### THE TASK
Restate the whole listing exactly.

### DATASET EXTRACT
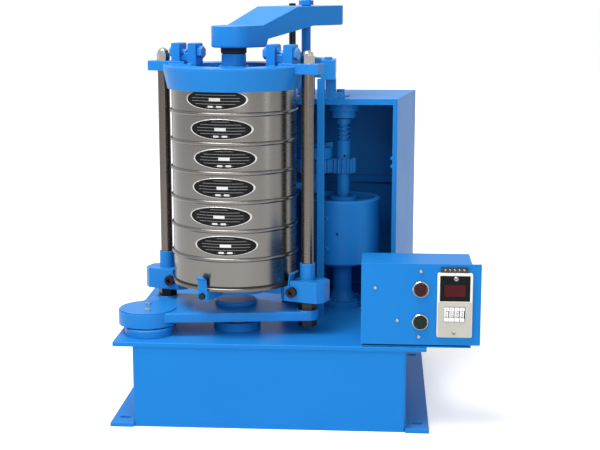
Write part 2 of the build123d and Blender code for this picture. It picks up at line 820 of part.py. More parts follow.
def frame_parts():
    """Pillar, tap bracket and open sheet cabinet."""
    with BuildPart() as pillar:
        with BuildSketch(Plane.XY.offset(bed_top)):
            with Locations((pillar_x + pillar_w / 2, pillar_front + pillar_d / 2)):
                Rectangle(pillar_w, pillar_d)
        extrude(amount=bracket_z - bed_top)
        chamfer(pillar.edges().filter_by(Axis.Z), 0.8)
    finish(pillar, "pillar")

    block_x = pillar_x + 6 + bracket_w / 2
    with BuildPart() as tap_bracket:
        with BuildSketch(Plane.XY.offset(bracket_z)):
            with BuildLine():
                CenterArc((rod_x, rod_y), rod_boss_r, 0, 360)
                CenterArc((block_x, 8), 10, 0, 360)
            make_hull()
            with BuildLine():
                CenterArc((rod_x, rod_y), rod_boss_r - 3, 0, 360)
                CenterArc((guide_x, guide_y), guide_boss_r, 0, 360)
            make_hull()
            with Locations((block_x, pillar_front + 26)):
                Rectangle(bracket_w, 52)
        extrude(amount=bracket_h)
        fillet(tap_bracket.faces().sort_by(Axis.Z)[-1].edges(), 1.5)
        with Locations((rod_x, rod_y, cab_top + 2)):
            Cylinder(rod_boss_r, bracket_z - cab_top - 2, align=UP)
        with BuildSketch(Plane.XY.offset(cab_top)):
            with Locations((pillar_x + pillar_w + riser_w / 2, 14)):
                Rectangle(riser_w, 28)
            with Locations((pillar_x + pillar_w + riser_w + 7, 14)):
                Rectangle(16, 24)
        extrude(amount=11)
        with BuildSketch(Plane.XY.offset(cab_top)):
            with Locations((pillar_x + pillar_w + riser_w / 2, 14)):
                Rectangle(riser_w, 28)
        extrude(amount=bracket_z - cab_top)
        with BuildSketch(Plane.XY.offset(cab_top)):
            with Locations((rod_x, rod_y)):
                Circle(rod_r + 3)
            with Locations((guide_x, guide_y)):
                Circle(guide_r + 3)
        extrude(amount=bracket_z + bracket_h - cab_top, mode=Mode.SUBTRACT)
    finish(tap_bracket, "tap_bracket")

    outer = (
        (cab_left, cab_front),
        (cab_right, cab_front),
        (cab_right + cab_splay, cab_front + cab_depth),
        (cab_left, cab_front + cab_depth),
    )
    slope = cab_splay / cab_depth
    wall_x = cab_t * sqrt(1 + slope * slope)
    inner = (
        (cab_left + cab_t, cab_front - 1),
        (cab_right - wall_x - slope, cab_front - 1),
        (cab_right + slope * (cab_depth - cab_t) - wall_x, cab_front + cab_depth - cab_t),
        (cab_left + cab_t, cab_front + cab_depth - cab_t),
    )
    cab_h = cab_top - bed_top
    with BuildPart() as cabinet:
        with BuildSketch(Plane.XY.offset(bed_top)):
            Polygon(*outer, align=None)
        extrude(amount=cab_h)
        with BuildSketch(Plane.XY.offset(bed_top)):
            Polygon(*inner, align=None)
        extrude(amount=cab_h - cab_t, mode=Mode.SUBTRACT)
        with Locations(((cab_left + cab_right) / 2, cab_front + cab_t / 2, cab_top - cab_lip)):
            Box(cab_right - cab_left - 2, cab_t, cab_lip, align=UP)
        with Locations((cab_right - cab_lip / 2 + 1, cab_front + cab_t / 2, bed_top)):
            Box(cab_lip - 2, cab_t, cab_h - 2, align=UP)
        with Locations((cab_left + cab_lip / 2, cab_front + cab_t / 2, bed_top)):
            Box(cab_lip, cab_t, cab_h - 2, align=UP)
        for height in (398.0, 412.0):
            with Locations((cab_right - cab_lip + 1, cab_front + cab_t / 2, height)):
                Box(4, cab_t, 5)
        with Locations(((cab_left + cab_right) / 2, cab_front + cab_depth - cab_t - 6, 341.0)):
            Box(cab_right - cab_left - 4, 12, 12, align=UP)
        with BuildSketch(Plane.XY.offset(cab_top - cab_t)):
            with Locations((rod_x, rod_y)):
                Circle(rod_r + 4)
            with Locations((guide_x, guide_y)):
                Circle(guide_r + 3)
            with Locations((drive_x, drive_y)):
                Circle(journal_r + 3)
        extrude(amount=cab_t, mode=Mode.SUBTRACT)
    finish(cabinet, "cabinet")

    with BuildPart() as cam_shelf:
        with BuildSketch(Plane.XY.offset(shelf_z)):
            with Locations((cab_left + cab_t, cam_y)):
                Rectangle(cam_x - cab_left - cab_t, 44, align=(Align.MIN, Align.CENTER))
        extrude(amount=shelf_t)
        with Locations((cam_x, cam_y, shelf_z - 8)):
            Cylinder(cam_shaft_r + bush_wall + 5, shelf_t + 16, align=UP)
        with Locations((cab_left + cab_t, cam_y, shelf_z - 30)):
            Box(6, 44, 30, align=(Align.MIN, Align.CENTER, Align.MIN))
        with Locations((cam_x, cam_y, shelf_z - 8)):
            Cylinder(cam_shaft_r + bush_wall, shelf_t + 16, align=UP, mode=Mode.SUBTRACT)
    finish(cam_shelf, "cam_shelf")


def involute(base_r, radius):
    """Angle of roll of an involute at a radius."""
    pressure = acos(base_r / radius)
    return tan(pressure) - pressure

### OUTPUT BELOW
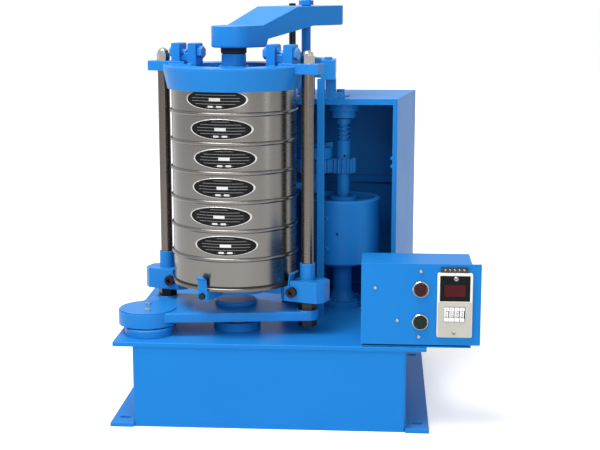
Write part 2 of the build123d and Blender code for this picture. It picks up at line 820 of part.py. More parts follow.
def frame_parts():
    """Pillar, tap bracket and open sheet cabinet."""
    with BuildPart() as pillar:
        with BuildSketch(Plane.XY.offset(bed_top)):
            with Locations((pillar_x + pillar_w / 2, pillar_front + pillar_d / 2)):
                Rectangle(pillar_w, pillar_d)
        extrude(amount=bracket_z - bed_top)
        chamfer(pillar.edges().filter_by(Axis.Z), 0.8)
    finish(pillar, "pillar")

    block_x = pillar_x + 6 + bracket_w / 2
    with BuildPart() as tap_bracket:
        with BuildSketch(Plane.XY.offset(bracket_z)):
            with BuildLine():
                CenterArc((rod_x, rod_y), rod_boss_r, 0, 360)
                CenterArc((block_x, 8), 10, 0, 360)
            make_hull()
            with BuildLine():
                CenterArc((rod_x, rod_y), rod_boss_r - 3, 0, 360)
                CenterArc((guide_x, guide_y), guide_boss_r, 0, 360)
            make_hull()
            with Locations((block_x, pillar_front + 26)):
                Rectangle(bracket_w, 52)
        extrude(amount=bracket_h)
        fillet(tap_bracket.faces().sort_by(Axis.Z)[-1].edges(), 1.5)
        with Locations((rod_x, rod_y, cab_top + 2)):
            Cylinder(rod_boss_r, bracket_z - cab_top - 2, align=UP)
        with BuildSketch(Plane.XY.offset(cab_top)):
            with Locations((pillar_x + pillar_w + riser_w / 2, 14)):
                Rectangle(riser_w, 28)
            with Locations((pillar_x + pillar_w + riser_w + 7, 14)):
                Rectangle(16, 24)
        extrude(amount=11)
        with BuildSketch(Plane.XY.offset(cab_top)):
            with Locations((pillar_x + pillar_w + riser_w / 2, 14)):
                Rectangle(riser_w, 28)
        extrude(amount=bracket_z - cab_top)
        with BuildSketch(Plane.XY.offset(cab_top)):
            with Locations((rod_x, rod_y)):
                Circle(rod_r + 3)
            with Locations((guide_x, guide_y)):
                Circle(guide_r + 3)
        extrude(amount=bracket_z + bracket_h - cab_top, mode=Mode.SUBTRACT)
    finish(tap_bracket, "tap_bracket")

    outer = (
        (cab_left, cab_front),
        (cab_right, cab_front),
        (cab_right + cab_splay, cab_front + cab_depth),
        (cab_left, cab_front + cab_depth),
    )
    slope = cab_splay / cab_depth
    wall_x = cab_t * sqrt(1 + slope * slope)
    inner = (
        (cab_left + cab_t, cab_front - 1),
        (cab_right - wall_x - slope, cab_front - 1),
        (cab_right + slope * (cab_depth - cab_t) - wall_x, cab_front + cab_depth - cab_t),
        (cab_left + cab_t, cab_front + cab_depth - cab_t),
    )
    cab_h = cab_top - bed_top
    with BuildPart() as cabinet:
        with BuildSketch(Plane.XY.offset(bed_top)):
            Polygon(*outer, align=None)
        extrude(amount=cab_h)
        with BuildSketch(Plane.XY.offset(bed_top)):
            Polygon(*inner, align=None)
        extrude(amount=cab_h - cab_t, mode=Mode.SUBTRACT)
        with Locations(((cab_left + cab_right) / 2, cab_front + cab_t / 2, cab_top - cab_lip)):
            Box(cab_right - cab_left - 2, cab_t, cab_lip, align=UP)
        with Locations((cab_right - cab_lip / 2 + 1, cab_front + cab_t / 2, bed_top)):
            Box(cab_lip - 2, cab_t, cab_h - 2, align=UP)
        with Locations((cab_left + cab_lip / 2, cab_front + cab_t / 2, bed_top)):
            Box(cab_lip, cab_t, cab_h - 2, align=UP)
        for height in (398.0, 412.0):
            with Locations((cab_right - cab_lip + 1, cab_front + cab_t / 2, height)):
                Box(4, cab_t, 5)
        with Locations(((cab_left + cab_right) / 2, cab_front + cab_depth - cab_t - 6, 341.0)):
            Box(cab_right - cab_left - 4, 12, 12, align=UP)
        with BuildSketch(Plane.XY.offset(cab_top - cab_t)):
            with Locations((rod_x, rod_y)):
                Circle(rod_r + 4)
            with Locations((guide_x, guide_y)):
                Circle(guide_r + 3)
            with Locations((drive_x, drive_y)):
                Circle(journal_r + 3)
        extrude(amount=cab_t, mode=Mode.SUBTRACT)
    finish(cabinet, "cabinet")

    with BuildPart() as cam_shelf:
        with BuildSketch(Plane.XY.offset(shelf_z)):
            with Locations((cab_left + cab_t, cam_y)):
                Rectangle(cam_x - cab_left - cab_t, 44, align=(Align.MIN, Align.CENTER))
        extrude(amount=shelf_t)
        with Locations((cam_x, cam_y, shelf_z - 8)):
            Cylinder(cam_shaft_r + bush_wall + 5, shelf_t + 16, align=UP)
        with Locations((cab_left + cab_t, cam_y, shelf_z - 30)):
            Box(6, 44, 30, align=(Align.MIN, Align.CENTER, Align.MIN))
        with Locations((cam_x, cam_y, shelf_z - 8)):
            Cylinder(cam_shaft_r + bush_wall, shelf_t + 16, align=UP, mode=Mode.SUBTRACT)
    finish(cam_shelf, "cam_shelf")


def involute(base_r, radius):
    """Angle of roll of an involute at a radius."""
    pressure = acos(base_r / radius)
    return tan(pressure) - pressure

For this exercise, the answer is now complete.